Optimization Becomes Continuous and Multidimensional
IBM Research emphasized that observability and evaluation are foundational, but differentiation will likely emerge in optimization. The company highlighted continuous learning, efficiency tuning across cost, quality, and consistency dimensions, and uncertainty modeling as key areas of focus.
In the broader market, cost and operational efficiency are increasingly tied to observability investments. Day 2 findings show that 28.8% of organizations prioritize cost attribution and optimization within observability strategies. As AI workloads scale, agent optimization may extend beyond prompt engineering into dynamic routing, skill retraining, and performance-aware orchestration. IBM’s framing suggests that enterprises may need to treat optimization as an ongoing feedback loop rather than a post-deployment adjustment phase.
The inclusion of open-source assets such as Risk Nexus and research-led initiatives like Context Forge signals an attempt to balance governance rigor with ecosystem integration. How effectively these capabilities integrate into heterogeneous enterprise stacks will likely influence adoption outcomes.
Looking Ahead
The enterprise GenAI market is entering a phase where production discipline matters more than experimentation velocity. Agentic systems introduce autonomy, uncertainty, and cross-system interaction that amplify the need for lifecycle-wide observability and policy enforcement. Over the next 12–24 months, AgentOps frameworks may increasingly resemble operational control planes that unify governance, evaluation, optimization, and cost management signals.

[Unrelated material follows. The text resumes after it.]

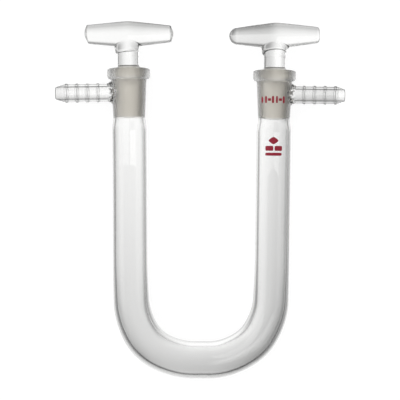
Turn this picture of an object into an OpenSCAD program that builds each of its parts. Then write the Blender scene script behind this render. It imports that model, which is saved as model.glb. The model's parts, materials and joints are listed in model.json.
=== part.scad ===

IBM’s strategy reflects an understanding that scaling agents requires more than model performance; it requires enterprise-grade transparency, continuous evaluation, and cross-functional alignment. As developers continue building AI-native applications in hybrid and multi-cloud environments, the ability to operationalize agents responsibly and efficiently will likely influence platform decisions and architectural standards across the application development landscape.